#### [SHORT TASK]
Verbatim output of all the material below is required.

****

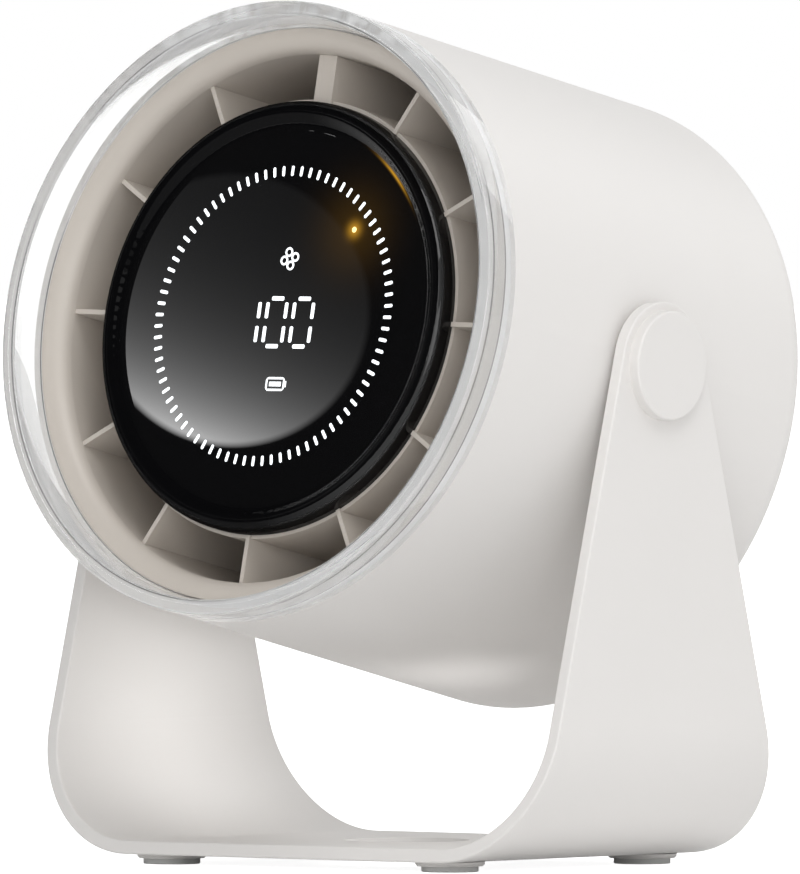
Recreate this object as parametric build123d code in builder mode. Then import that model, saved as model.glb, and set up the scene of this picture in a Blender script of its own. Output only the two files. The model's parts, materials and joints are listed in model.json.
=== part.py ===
"""A desk air circulator: a short barrel fan that tilts between the legs of a bent U stand.

Air enters the rear grille, passes the impeller and the guide vanes, and leaves through the
ring-shaped gap between the round display and the duct, inside a clear front ring.

Millimetres. X runs from leg to leg, the fan looks towards -Y and a little up, Z is up.
The origin is on the table, under the middle of the whole object as it stands at rest.
"""

from build123d import *
import os
from math import cos, radians, sin, sqrt

os.makedirs("parts", exist_ok=True)

# ------------------------------------------------------------------ driving dimensions

# the barrel
barrel_radius = 60.0  # at the front rim
barrel_draft = 0.3  # the rear is this much larger in radius
rear_edge_radius = 4.5
shell_wall = 2.2
rear_opening_inset = 14.0  # all insets: smaller in radius by this than what is round it
rear_lip_radius = 0.8

# how the barrel hangs in the stand
rest_tilt = 12.1  # degrees that the barrel looks up
tilt_axis_height = 96.8
front_reach = 50.4  # tilt axis to front rim, measured along the barrel
barrel_rise = 0.7  # the barrel's axis lies this far above the tilt axis

# the stand: one bent strap on four feet
strap_thickness = 2.6
side_gap = 1.1  # barrel to leg
leg_top_radius = 12.2
base_depth = 77.2
bend_radius = 25.0  # outer radius of the two bottom bends
strap_edge_radius = 0.4
base_hole_radius = 12.2
foot_inset_x = 3.95  # the feet's middles, in from where the bends start
foot_inset_y = 9.4
foot_pad_radius = 5.5
foot_pad_height = 1.1  # what shows below its boss
foot_pad_inset = 0.4  # what sits in its boss
foot_boss_radius = 6.7
foot_boss_height = 0.85
foot_boss_edge = 0.4
foot_pad_edge = 0.3

# the tilt pivots, one in each leg
pivot_boss_radius = 8.5
pivot_boss_proud = 0.35
pivot_boss_core_radius = 4.6
pivot_boss_depth = 6.0
bush_radius = 4.2
bush_flange_radius = 8.0
shoulder_radius = 3.0
running_gap = 0.05  # every turning fit, in radius
face_gap = 0.05  # between faces that rub when the barrel tilts
leg_recess_radius = 7.5
leg_recess_depth = 1.2
tension_washer_thickness = 0.3
screw_head_radius = 4.8
screw_head_height = 1.6
screw_socket_across = 3.0
screw_socket_depth = 1.0
thread_radius = 2.0
insert_radius = 2.8
insert_length = 5.2
cap_radius = 10.5
cap_height = 2.3
cap_edge_radius = 0.45
cap_roof = 1.1
cap_spigot_wall = 1.0
cap_screw_gap = 0.8

# the clear front ring
ring_depth = 8.0
ring_front_wall = 3.0
ring_rear_wall = 3.8
ring_skirt_length = 3.0
ring_edge_radius = 0.5
snug_gap = 0.05  # parts that slide together and stay
screw_clearance = 0.1  # round a small screw, in radius

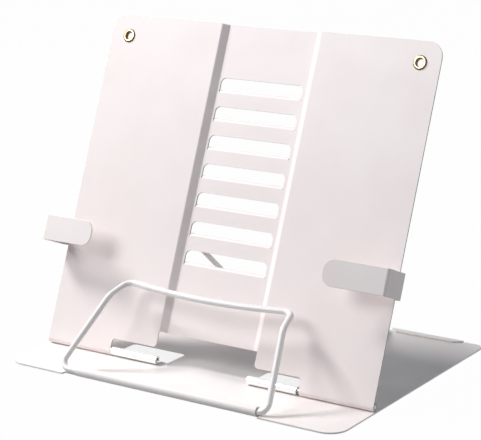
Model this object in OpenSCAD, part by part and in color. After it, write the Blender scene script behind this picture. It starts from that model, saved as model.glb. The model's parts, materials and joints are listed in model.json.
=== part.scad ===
// Folding book stand of painted sheet steel: a base plate, a hinged back panel with a ledged channel,
// a wire prop behind, a wire page bail in front and two page clips that slide in and out at the sides.
// Millimetres. The origin is the centre of the base plate's underside, X is to the right, Y to the rear, Z up.

/* [Base plate] */
// Width of the base plate
base_w = 240; // [230:1:280]
// Depth of the base plate
base_d = 190.5; // [180:0.5:220]
// Thickness of the steel sheet
sheet = 1; // [0.8:0.1:1.2]
// Radius of the two front corners
front_corner_r = 12; // [5:0.5:20]
// Radius of the two rear corners
rear_corner_r = 6.5; // [3:0.5:12]
// Width of the hem that is folded over along the rear edge
hem_w = 9.5; // [6:0.5:14]
// How far the hem stops short of each side edge
hem_inset = 15; // [12:0.5:25]
// Width of the middle stretch whose rear edge is cut back
relief_w = 120; // [114:1:140]
// How far that stretch is cut back
relief_d = 3.2; // [1:0.1:4]

/* [Back panel] */
// Height of the back panel above the hinge axis
panel_h = 216.1; // [205:0.1:260]
// Lean of the back panel from upright, in degrees
lean = 21.4; // [18:0.2:26]
// Radius of the two top corners
panel_corner_r = 10; // [4:0.5:16]
// Width of the pressed channel at the front face
channel_w = 72.6; // [70:0.2:80]
// Width of the channel's floor
channel_floor_w = 64; // [62.5:0.5:66]
// Depth of the channel
channel_depth = 3; // [2:0.1:4]
// Height of the channel's lower end above the hinge axis
channel_foot = 17.8; // [12:0.1:24]
// Left end of the hinge notch, from the middle
notch_left = 70.2; // [68:0.1:76]
// Right end of the hinge notch, from the middle
notch_right = 69.6; // [68:0.1:76]
// Height of the hinge notch above the hinge axis
notch_top = 7.8; // [6:0.1:11]
// Radius of the notch's corners
notch_r = 2.5; // [1:0.1:4]

/* [Slots and ledges] */
// Number of slots, each with its ledge
slot_count = 7; // [6:1:7]
// Width of a slot
slot_w = 59.2; // [50:0.2:60]
// Height of a slot above its ledge
slot_h = 9.9; // [8:0.1:11]
// Distance from one slot to the next
slot_pitch = 18.45; // [17:0.05:20]
// Distance from the panel's top edge to the uppermost slot
slot_margin = 33.9; // [28:0.1:40]
// Radius of the slot's upper corners and the ledge's free corners
slot_corner_r = 3; // [1:0.1:5]
// Inside radius of the bend at a ledge
ledge_bend_r = 0.8; // [0.4:0.1:1.2]
// The ledge that the prop holds up, counted from the top
prop_ledge = 6; // [5:1:6]

/* [Hinge] */
// Distance of the hinge axis from the base plate's front edge
hinge_inset = 44.3; // [40:0.1:52]
// Diameter of the hinge pins
pin_d = 3.2; // [2.6:0.1:4]
// Gap under the knuckles, so that they clear the base plate
hinge_lift = 0.3; // [0.2:0.05:0.6]
// Length of a hinge leaf's barrel
barrel_w = 35; // [28:0.5:36]
// Width of a hinge leaf
leaf_w = 40; // [37:0.5:42]
// Length of a hinge leaf behind the hinge axis
leaf_l = 23.4; // [18:0.1:30]
// Radius of a hinge leaf's rear corners
leaf_corner_r = 2.5; // [1:0.1:5]

/* [Page bail] */
// Diameter of the bail's wire
bail_wire_d = 4; // [3:0.1:4.4]
// Length of the tube that holds the bail
bail_tube_l = 131; // [120:0.5:131]
// Spacing of the two arms at the foot
bail_foot_w = 147.4; // [147:0.2:152]
// Spacing of the two arms at the knee
bail_knee_w = 129.4; // [126:0.2:136]
// Spacing of the two arms at the top bar
bail_top_w = 119.4; // [114:0.2:124]
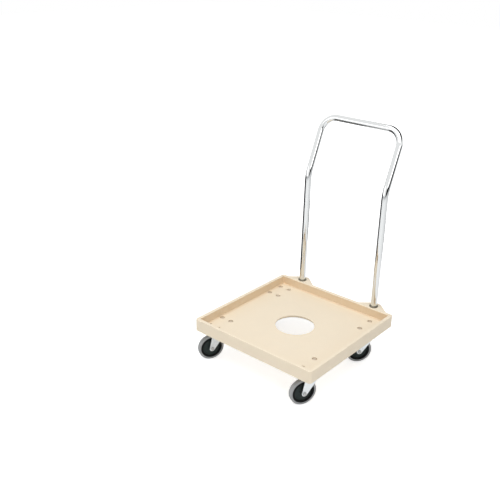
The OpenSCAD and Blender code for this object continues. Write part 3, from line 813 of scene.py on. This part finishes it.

****

#### [FINAL RESULT]
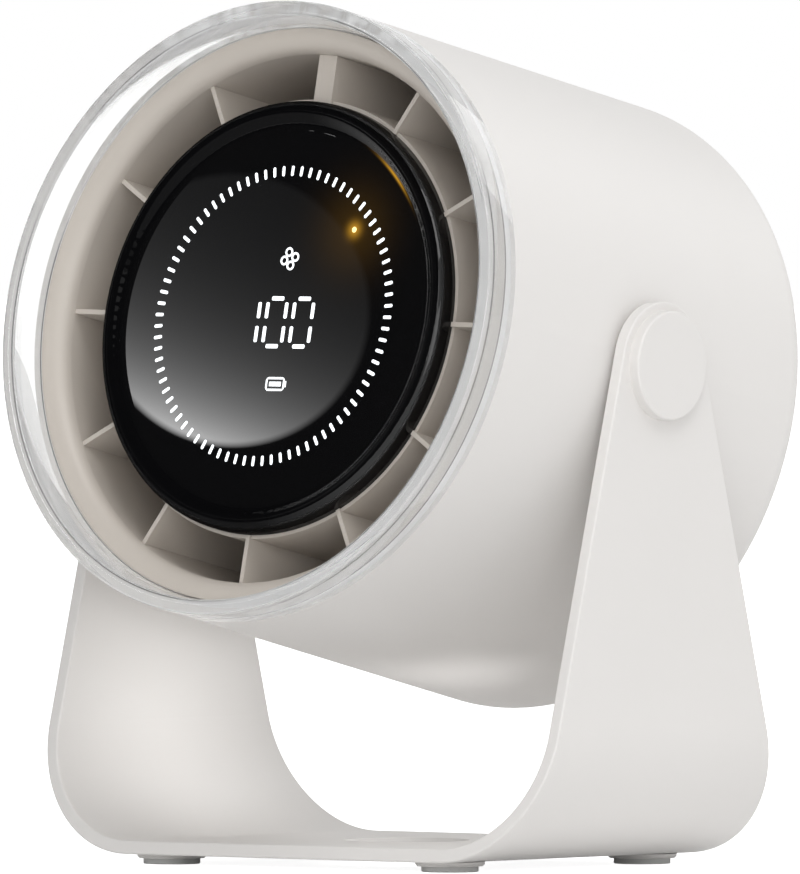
Recreate this object as parametric build123d code in builder mode. Then import that model, saved as model.glb, and set up the scene of this picture in a Blender script of its own. Output only the two files. The model's parts, materials and joints are listed in model.json.
=== part.py ===
"""A desk air circulator: a short barrel fan that tilts between the legs of a bent U stand.

Air enters the rear grille, passes the impeller and the guide vanes, and leaves through the
ring-shaped gap between the round display and the duct, inside a clear front ring.

Millimetres. X runs from leg to leg, the fan looks towards -Y and a little up, Z is up.
The origin is on the table, under the middle of the whole object as it stands at rest.
"""

from build123d import *
import os
from math import cos, radians, sin, sqrt

os.makedirs("parts", exist_ok=True)

# ------------------------------------------------------------------ driving dimensions

# the barrel
barrel_radius = 60.0  # at the front rim
barrel_draft = 0.3  # the rear is this much larger in radius
rear_edge_radius = 4.5
shell_wall = 2.2
rear_opening_inset = 14.0  # all insets: smaller in radius by this than what is round it
rear_lip_radius = 0.8

# how the barrel hangs in the stand
rest_tilt = 12.1  # degrees that the barrel looks up
tilt_axis_height = 96.8
front_reach = 50.4  # tilt axis to front rim, measured along the barrel
barrel_rise = 0.7  # the barrel's axis lies this far above the tilt axis

# the stand: one bent strap on four feet
strap_thickness = 2.6
side_gap = 1.1  # barrel to leg
leg_top_radius = 12.2
base_depth = 77.2
bend_radius = 25.0  # outer radius of the two bottom bends
strap_edge_radius = 0.4
base_hole_radius = 12.2
foot_inset_x = 3.95  # the feet's middles, in from where the bends start
foot_inset_y = 9.4
foot_pad_radius = 5.5
foot_pad_height = 1.1  # what shows below its boss
foot_pad_inset = 0.4  # what sits in its boss
foot_boss_radius = 6.7
foot_boss_height = 0.85
foot_boss_edge = 0.4
foot_pad_edge = 0.3

# the tilt pivots, one in each leg
pivot_boss_radius = 8.5
pivot_boss_proud = 0.35
pivot_boss_core_radius = 4.6
pivot_boss_depth = 6.0
bush_radius = 4.2
bush_flange_radius = 8.0
shoulder_radius = 3.0
running_gap = 0.05  # every turning fit, in radius
face_gap = 0.05  # between faces that rub when the barrel tilts
leg_recess_radius = 7.5
leg_recess_depth = 1.2
tension_washer_thickness = 0.3
screw_head_radius = 4.8
screw_head_height = 1.6
screw_socket_across = 3.0
screw_socket_depth = 1.0
thread_radius = 2.0
insert_radius = 2.8
insert_length = 5.2
cap_radius = 10.5
cap_height = 2.3
cap_edge_radius = 0.45
cap_roof = 1.1
cap_spigot_wall = 1.0
cap_screw_gap = 0.8

# the clear front ring
ring_depth = 8.0
ring_front_wall = 3.0
ring_rear_wall = 3.8
ring_skirt_length = 3.0
ring_edge_radius = 0.5
snug_gap = 0.05  # parts that slide together and stay
screw_clearance = 0.1  # round a small screw, in radius

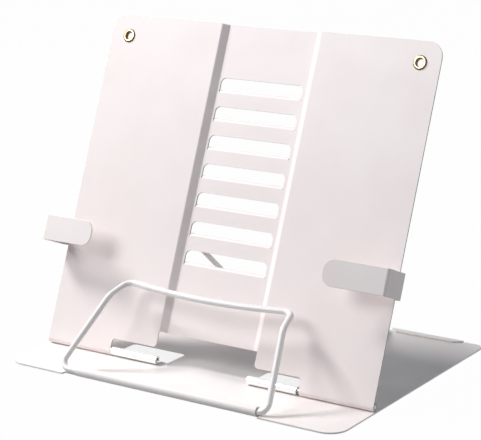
Model this object in OpenSCAD, part by part and in color. After it, write the Blender scene script behind this picture. It starts from that model, saved as model.glb. The model's parts, materials and joints are listed in model.json.
=== part.scad ===
// Folding book stand of painted sheet steel: a base plate, a hinged back panel with a ledged channel,
// a wire prop behind, a wire page bail in front and two page clips that slide in and out at the sides.
// Millimetres. The origin is the centre of the base plate's underside, X is to the right, Y to the rear, Z up.

/* [Base plate] */
// Width of the base plate
base_w = 240; // [230:1:280]
// Depth of the base plate
base_d = 190.5; // [180:0.5:220]
// Thickness of the steel sheet
sheet = 1; // [0.8:0.1:1.2]
// Radius of the two front corners
front_corner_r = 12; // [5:0.5:20]
// Radius of the two rear corners
rear_corner_r = 6.5; // [3:0.5:12]
// Width of the hem that is folded over along the rear edge
hem_w = 9.5; // [6:0.5:14]
// How far the hem stops short of each side edge
hem_inset = 15; // [12:0.5:25]
// Width of the middle stretch whose rear edge is cut back
relief_w = 120; // [114:1:140]
// How far that stretch is cut back
relief_d = 3.2; // [1:0.1:4]

/* [Back panel] */
// Height of the back panel above the hinge axis
panel_h = 216.1; // [205:0.1:260]
// Lean of the back panel from upright, in degrees
lean = 21.4; // [18:0.2:26]
// Radius of the two top corners
panel_corner_r = 10; // [4:0.5:16]
// Width of the pressed channel at the front face
channel_w = 72.6; // [70:0.2:80]
// Width of the channel's floor
channel_floor_w = 64; // [62.5:0.5:66]
// Depth of the channel
channel_depth = 3; // [2:0.1:4]
// Height of the channel's lower end above the hinge axis
channel_foot = 17.8; // [12:0.1:24]
// Left end of the hinge notch, from the middle
notch_left = 70.2; // [68:0.1:76]
// Right end of the hinge notch, from the middle
notch_right = 69.6; // [68:0.1:76]
// Height of the hinge notch above the hinge axis
notch_top = 7.8; // [6:0.1:11]
// Radius of the notch's corners
notch_r = 2.5; // [1:0.1:4]

/* [Slots and ledges] */
// Number of slots, each with its ledge
slot_count = 7; // [6:1:7]
// Width of a slot
slot_w = 59.2; // [50:0.2:60]
// Height of a slot above its ledge
slot_h = 9.9; // [8:0.1:11]
// Distance from one slot to the next
slot_pitch = 18.45; // [17:0.05:20]
// Distance from the panel's top edge to the uppermost slot
slot_margin = 33.9; // [28:0.1:40]
// Radius of the slot's upper corners and the ledge's free corners
slot_corner_r = 3; // [1:0.1:5]
// Inside radius of the bend at a ledge
ledge_bend_r = 0.8; // [0.4:0.1:1.2]
// The ledge that the prop holds up, counted from the top
prop_ledge = 6; // [5:1:6]

/* [Hinge] */
// Distance of the hinge axis from the base plate's front edge
hinge_inset = 44.3; // [40:0.1:52]
// Diameter of the hinge pins
pin_d = 3.2; // [2.6:0.1:4]
// Gap under the knuckles, so that they clear the base plate
hinge_lift = 0.3; // [0.2:0.05:0.6]
// Length of a hinge leaf's barrel
barrel_w = 35; // [28:0.5:36]
// Width of a hinge leaf
leaf_w = 40; // [37:0.5:42]
// Length of a hinge leaf behind the hinge axis
leaf_l = 23.4; // [18:0.1:30]
// Radius of a hinge leaf's rear corners
leaf_corner_r = 2.5; // [1:0.1:5]

/* [Page bail] */
// Diameter of the bail's wire
bail_wire_d = 4; // [3:0.1:4.4]
// Length of the tube that holds the bail
bail_tube_l = 131; // [120:0.5:131]
// Spacing of the two arms at the foot
bail_foot_w = 147.4; // [147:0.2:152]
// Spacing of the two arms at the knee
bail_knee_w = 129.4; // [126:0.2:136]
// Spacing of the two arms at the top bar
bail_top_w = 119.4; // [114:0.2:124]
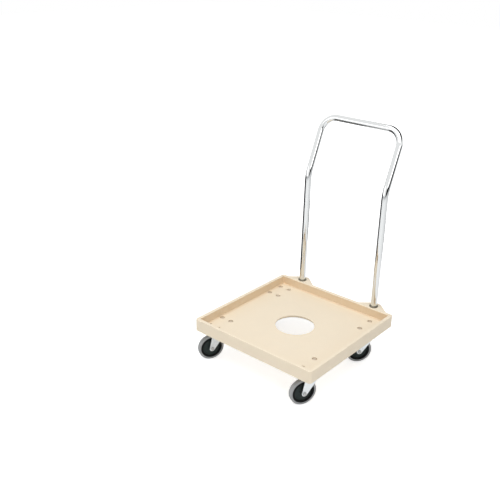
The OpenSCAD and Blender code for this object continues. Write part 3, from line 813 of scene.py on. This part finishes it.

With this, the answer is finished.